On the other hand it will allow you to reflect your moving geometry and scene accurately. There is one defect though, it can not reflect accurately objects that are themselves reflective. This would include recursive rendering and in the worse case could take a lot of passes to complete (if at all). Much better approach for a multi-hop reflectivity would be techniques based on ray tracing, that we will see later.

You can play around with a dynamic cube map in the example on the right.


Sphere Map

Historically before cube mapping there was first sphere mapping. It consisted of having an image of the environment as if it were reflected off a reflective sphere infinitely far from the camera. This means that almost the entire environment will be mapped to a spherical image from which to sample. There are some pros and cons with that.


  • Entire environment is mapped to one image, we can sample from it, instead of a cube.
  • The center, where the reflection angle is near 0°, has good resolution.
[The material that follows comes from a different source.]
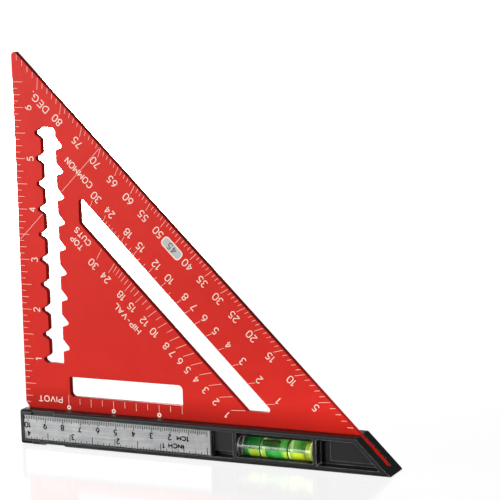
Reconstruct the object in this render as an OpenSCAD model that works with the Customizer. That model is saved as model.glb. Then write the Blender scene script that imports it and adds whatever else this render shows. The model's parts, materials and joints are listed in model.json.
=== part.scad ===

  • There is a blind spot exactly behind the sphere.
  • The edges, where the reflection angle is near 90°, may have aliasing, because we do not have enough pixels to hold the data.
  • Sphere map itself is difficult to generate: for a real photograph you need to have 360° lens and the camera would be also in the image; for programmatical generation you need a reflective sphere (with cube mapping for example).
  • For a dynamic sphere map you would need to generate it again, just like with the cube map. 
  • Because of the different resolution, it is dependent on the camera position. If the camera position changes, you would need to regenerate it to avoid aliasing.

As you can see on the right, when we disable automatic sphere map generation and then rotate 180°, we can see the quality decrease, increase in distortion, and a blind spot exactly behind the sphere which we mapped.